Lorsqu’elle publie en 2001 son premier volume de poésies, «Carte pentru Oma El» [Livre pour Oma El], Cristiana Eso mise sur cet ange qu’elle semble fréquenter pour rendre compte de sa sensibilité et de son sens appuyé de la métaphore. Le livre reçoit Le prix Ovidius de l’Union des écrivains roumains et ouvre la carrière de cette franco-roumaine qui sublimera son univers poétique dans deux autres volumes, bilingues cette fois : «Ordinea precisă a întâmplării – La Mécanique du hasard» (2004 – Prix Ex Ponto), et «Înălţarea – L’Assomption», (2006). «La Mécanique du hasard» la révèle comme « un espoir de la poésie roumaine » (Alex Ștefănescu). En 2009, elle devient membre de la Société des écrivains roumains. Le belcanto lui donnera par la suite l’occasion de partager son temps entre le travail de la scène en tant qu’artiste des chœurs de l’Opéra de Limoges et l’écriture. Entre 2011 et 2015, elle signe des spectacles musicaux («Le livre roumain des quatre saisons», «La chaise enchanteresse», «Moi jeune Vlad III dit Dracula») et participe à des nombreux festivals ainsi qu’à des manifestations multiculturelles et transdisciplinaires.
Il était donc plus que naturel de lui demander que représente pour elle être écrivain et artiste d’origine roumaine et d’expression française. Voici sa réponse:
Ce que nous apprenons enfants reste immuablement gravé dans notre esprit et notre cœur. Je suis née en Roumanie et je ne peux pas oublier mes premiers auteurs : Eminescu, Arghezi, plus tard Bacovia, Blaga, Stănescu. Établie en France, j’ai naturellement rapproché, durant mes études littéraires, mes deux cultures et ressenti pleinement leur essence commune et les contrastes de leurs richesses sororales.

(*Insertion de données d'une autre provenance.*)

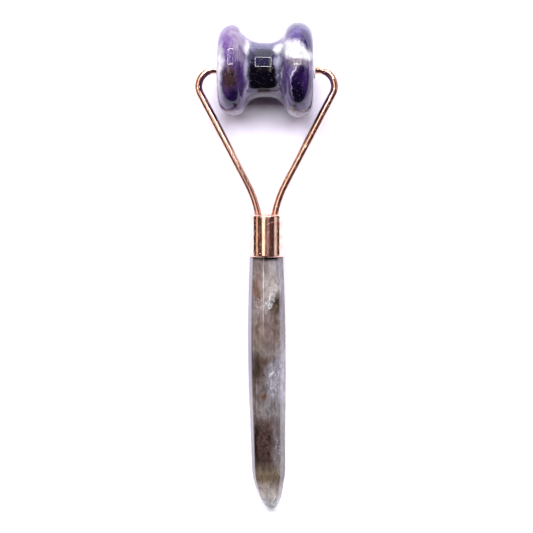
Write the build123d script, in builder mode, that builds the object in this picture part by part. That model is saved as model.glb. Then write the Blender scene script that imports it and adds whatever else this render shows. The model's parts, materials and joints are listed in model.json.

Mais, visiblement, il fallait que je ressente autrement le mot. Le Conservatoire m’a ouvert alors de nouvelles perspectives. J’ai vu dans l’accord entre langage et musique l’aboutissement de mes recherches. Ce furent des expériences diverses et divergentes : poésie bilingue franco-roumaine, musique de chambre d’Enescu ou de Debussy, poésie sonore fantasque, mélodies sans sémantique arrêtée, mais au combien et immédiatement signifiante à l’auditoire, restant toujours dans le plaisir des sens, à la recherche des nouvelles significations. Quel surprenant péché de gourmandise artistique : chanter, réciter, traduire, écrire !

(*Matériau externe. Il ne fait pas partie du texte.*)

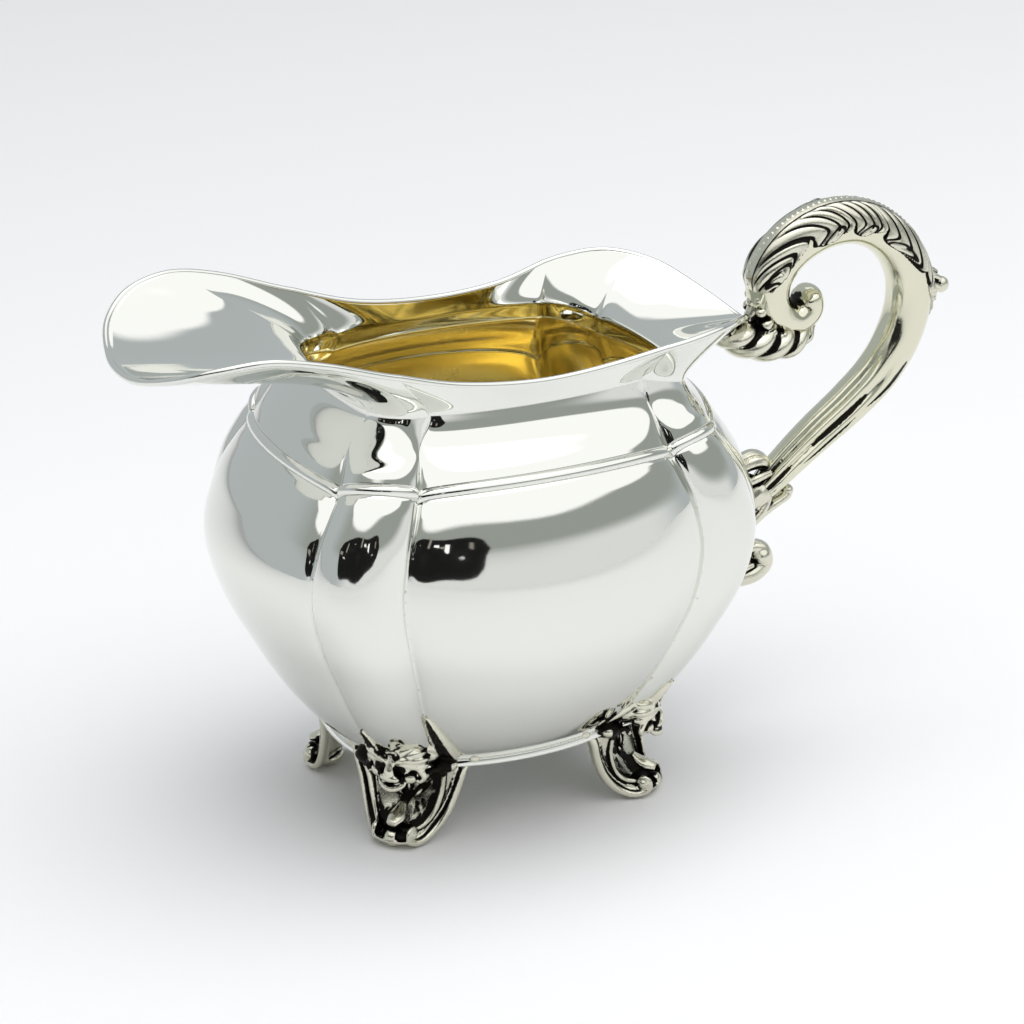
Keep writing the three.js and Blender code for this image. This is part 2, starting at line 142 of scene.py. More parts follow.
# centripetal Catmull-Rom through points, sampled evenly by length
def smoothPath(points, count, closed=False, dense=40):
    p = np.asarray(points, float)
    n = len(p)
    if closed:
        ext = np.vstack([p[-1], p, p[0], p[1]])
        segments = n
    else:
        ext = np.vstack([2 * p[0] - p[1], p, 2 * p[-1] - p[-2]])
        segments = n - 1
    out = []
    for k in range(segments):
        p0, p1, p2, p3 = ext[k:k + 4]
        d1 = max(np.linalg.norm(p1 - p0) ** 0.5, 1e-6)
        d2 = max(np.linalg.norm(p2 - p1) ** 0.5, 1e-6)
        d3 = max(np.linalg.norm(p3 - p2) ** 0.5, 1e-6)
        m1 = (p1 - p0) / d1 - (p2 - p0) / (d1 + d2) + (p2 - p1) / d2
        m2 = (p2 - p1) / d2 - (p3 - p1) / (d2 + d3) + (p3 - p2) / d3
        t = np.linspace(0, 1, dense, endpoint=False)[:, None]
        out.append(hermite(p1, p2, m1 * d2, m2 * d2, t))
    out = np.vstack(out + [p[:1] if closed else p[-1:]])
    length = np.r_[0, np.cumsum(np.linalg.norm(np.diff(out, axis=0), axis=1))]
    where = np.linspace(0, length[-1], count + (1 if closed else 0))
    even = np.stack([np.interp(where, length, out[:, k]) for k in range(out.shape[1])], 1)
    return even[:-1] if closed else even


# ---- geometry nodes helpers ----

def newTree(name, inputs):
    tree = bpy.data.node_groups.new(name, "GeometryNodeTree")
    tree.interface.new_socket("Geometry", in_out="INPUT", socket_type="NodeSocketGeometry")
    for label, kind, value in inputs:
        socket = tree.interface.new_socket(label, in_out="INPUT", socket_type="NodeSocket" + kind)
        if value is not None:
            socket.default_value = value
    tree.interface.new_socket("Geometry", in_out="OUTPUT", socket_type="NodeSocketGeometry")
    return tree, tree.nodes.new("NodeGroupInput"), tree.nodes.new("NodeGroupOutput")


def applyTree(obj, tree, values):
    mod = obj.modifiers.new(tree.name, "NODES")
    mod.node_group = tree
    ids = {s.name: s.identifier for s in tree.interface.items_tree if s.in_out == "INPUT"}
    for label, value in values.items():
        mod[ids[label]] = value
    graph = bpy.context.evaluated_depsgraph_get()
    graph.update()
    mesh = bpy.data.meshes.new_from_object(obj.evaluated_get(graph))
    obj.modifiers.remove(mod)
    obj.data = mesh
    mesh.polygons.foreach_set("use_smooth", [True] * len(mesh.polygons))
    return obj


# a round wire carried along every edge path of the input mesh
def wireTree():
    tree, inp, out = newTree("wireAlongPath", [
        ("Radius", "Float", 0.001), ("Sides", "Int", 16), ("Flatten", "Float", 1.0), ("Metal", "Material", None)])
    nodes, link = tree.nodes, tree.links.new
    toCurve = nodes.new("GeometryNodeMeshToCurve")
    circle = nodes.new("GeometryNodeCurvePrimitiveCircle")
    squash = nodes.new("GeometryNodeTransform")
    scale = nodes.new("ShaderNodeCombineXYZ")
    scale.inputs[0].default_value = 1.0
    scale.inputs[2].default_value = 1.0
    sweep = nodes.new("GeometryNodeCurveToMesh")
    sweep.inputs["Fill Caps"].default_value = True
    realize = nodes.new("GeometryNodeRealizeInstances")
    setMetal = nodes.new("GeometryNodeSetMaterial")
    link(inp.outputs["Geometry"], toCurve.inputs["Mesh"])
    link(inp.outputs["Sides"], circle.inputs["Resolution"])
    link(inp.outputs["Radius"], circle.inputs["Radius"])
    link(inp.outputs["Flatten"], scale.inputs[1])
    link(scale.outputs[0], squash.inputs["Scale"])
    link(circle.outputs["Curve"], squash.inputs["Geometry"])
    link(toCurve.outputs["Curve"], sweep.inputs["Curve"])
    link(squash.outputs["Geometry"], sweep.inputs["Profile Curve"])
    link(sweep.outputs["Mesh"], realize.inputs["Geometry"])
    link(realize.outputs["Geometry"], setMetal.inputs["Geometry"])
    link(inp.outputs["Metal"], setMetal.inputs["Material"])
    link(setMetal.outputs["Geometry"], out.inputs["Geometry"])
    return tree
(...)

Je me souviens comment je recherchais dans le français que j’apprenais à mes quinze ans, le parfum originel et rassurant de mon enfance. J’étais déjà consciente que notre ancêtre linguistique commun, le latin, m’offrait l’assurance d’une forme particulière de fraternité faisant écho à celle affirmée si clairement dans la devise de ma nouvelle patrie. J’avais la liberté d’évoquer ma culture native à la bienveillante curiosité de mes nouveaux compatriotes. J’y ai rajouté la fierté d’exprimer mon appartenance à un héritage commun. Après avoir publié en roumain, je me suis lancée le défi d’écrire en français, cette langue qui me paraissait si difficile à mon arrivée.
Dans un autre registre, j’ai vu avec quelle aisance la musique reflète l’âme d’une culture, et avec quelle facilité elle gomme la tristesse, l’éloignement, les barrières. Je me rappelle qu’après un concert à l’opéra où j’avais chanté une mélodie d’Alfred Alessandrescu sur un poème de Musset, une personne du public m’a demandé si le compositeur n’était pas un des élèves de Paul Dukas, telle était évidente pour elle l’affinité entre les deux compositeurs, et fort le lien culturel et historique entre la Roumanie et la France.

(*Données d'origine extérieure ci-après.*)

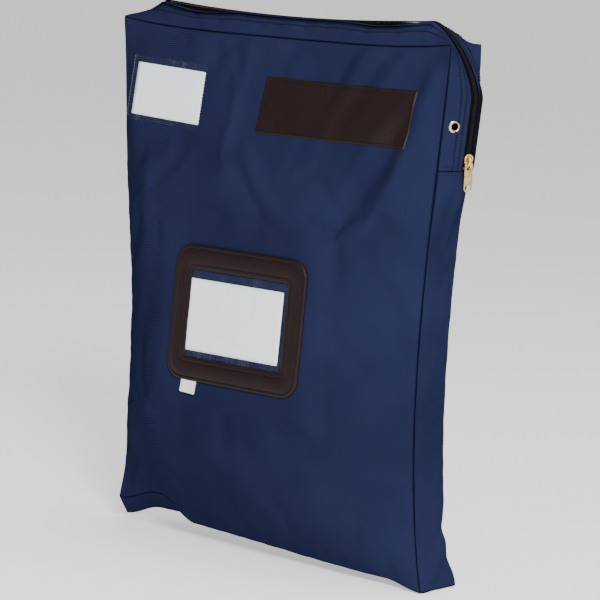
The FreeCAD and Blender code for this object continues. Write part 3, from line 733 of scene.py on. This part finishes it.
def ribbon_material():
    material, tree, shader = new_material("label_ribbon", (0.80, 0.80, 0.80), 0.6, Sheen_Weight=0.2)
    solid = add_node(tree, "ShaderNodeTexCoord").outputs["Object"]
    ribs = stripes(tree, solid, 0.0, 0.0007)
    tree.links.new(colour_ramp(tree, ribs, (0.0, (0.66, 0.67, 0.69)), (1.0, (0.88, 0.88, 0.88))),
                   shader.inputs["Base Color"])
    add_bump(tree, shader, ribs, 0.0002, 0.5)
    return material


def thread_material(name, dark, light):
    """Twisted thread."""
    material, tree, shader = new_material(name, dark, 0.6)
    shader.inputs["Specular IOR Level"].default_value = 0.2
    solid = add_node(tree, "ShaderNodeTexCoord").outputs["Object"]
    twist = cloud(tree, solid, 1800.0)
    tree.links.new(colour_ramp(tree, twist, (0.3, dark), (0.7, light)), shader.inputs["Base Color"])
    add_bump(tree, shader, twist, 0.0002, 0.6)
    return material


def floor_material():
    material, tree, shader = new_material("floor", (0.93, 0.93, 0.93), 0.7)
    shader.inputs["Emission Color"].default_value = (1.0, 1.0, 1.0, 1.0)
    shader.inputs["Emission Strength"].default_value = 0.55
    solid = add_node(tree, "ShaderNodeTexCoord").outputs["Object"]
    tree.links.new(colour_ramp(tree, cloud(tree, solid, 1.5), (0.3, (0.92, 0.92, 0.92)), (0.7, (0.94, 0.94, 0.94))),
                   shader.inputs["Base Color"])
    return material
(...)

À mes yeux, le plus naturel reste le plus touchant : un enfant pleure-t-il, gazouille-t-il différemment, selon sa nationalité ? Je suis toujours émue d’entendre la berceuse d’une mère quelle que soit sa langue. La musique m’a démontré l’existence d’une rassurante continuité, la possibilité de toucher spontanément la sensibilité, une promesse d’une solidarité.
Si le roumain m’a ouvert les portes du monde, dans sa première appropriation et compréhension, c’est le français qui a structuré ma pensée adulte. En écrivant et en chantant, je m’attache à mettre en « harmonie » les opposées, d’être de « concert » avec mes semblables, de « m’accorder » au monde par les mots, et par-delà les mots.
Je suis une artiste lyrique qui retient par la plume l’enchantement d’une parole fugace, un écrivain qui apprivoise dans la musique les mots français et roumains qu’elle aime, peut-être comme un alchimiste, dans le plaisir d’une belle aventure.